Dengan kata lain, anda bisa mendapatkan cukup minyak dan lemak yang penting bagi tubuh dengan mengonsumsi makanan yang mengandung lemak dalam bentuk alami tanpa harus menambahkan minyak yang diekstrak secara tidak alami. Dengan mengatakan dalam bentuk alami, yang saya maksud adalah mengonsumsi makanan yang merupakan bahan baku pembuatan minyak, seperti biji-bijian, polong-polongan, kacang-kacangan, serta biji tanaman, dan menyantap mereka apa adanya. Tidak ada cara lain yang lebih aman dan lebih sehat untuk mengonsumsi minyak. (The Miracle of Enzym, p.126-127)

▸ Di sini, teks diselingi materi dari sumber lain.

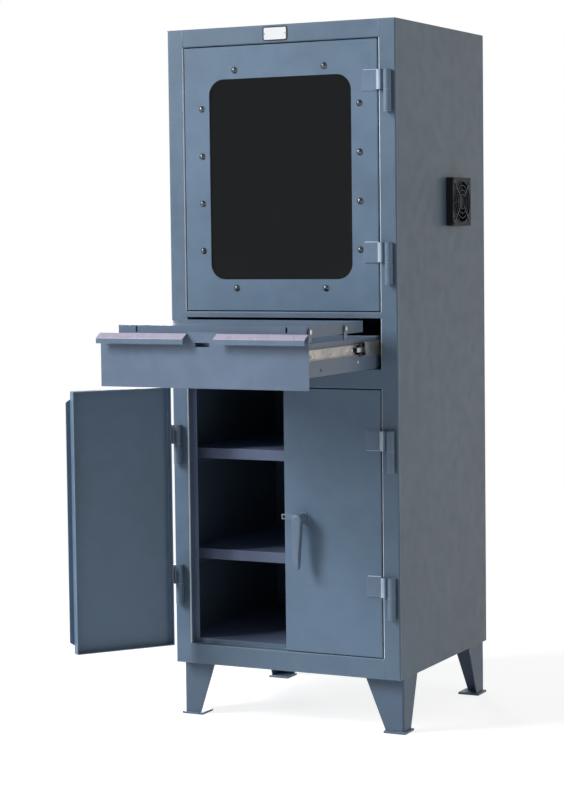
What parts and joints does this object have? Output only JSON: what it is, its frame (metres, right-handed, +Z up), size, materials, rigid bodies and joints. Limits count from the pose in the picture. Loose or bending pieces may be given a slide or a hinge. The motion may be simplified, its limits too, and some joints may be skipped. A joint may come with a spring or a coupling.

Mengenai minyak makan menurut Ellen G. White (1827–1915) di buku "Counsels on Diet and Foods":
“Grains and fruits prepared free from grease, and in as natural a condition as possible, should be the food for the tables of all who claim to be preparing for translation to heaven.” (Counsels on Diet and Foods, p.314)
Catatan:
Di Weimar Center of Health and Education, bahkan minyak nabati pun tidak digunakan, oleh karena prinsip sedapat mungkin menggunakan bahan-bahan dalam bentuk alaminya. Bahkan di daun selada terkandung minyak.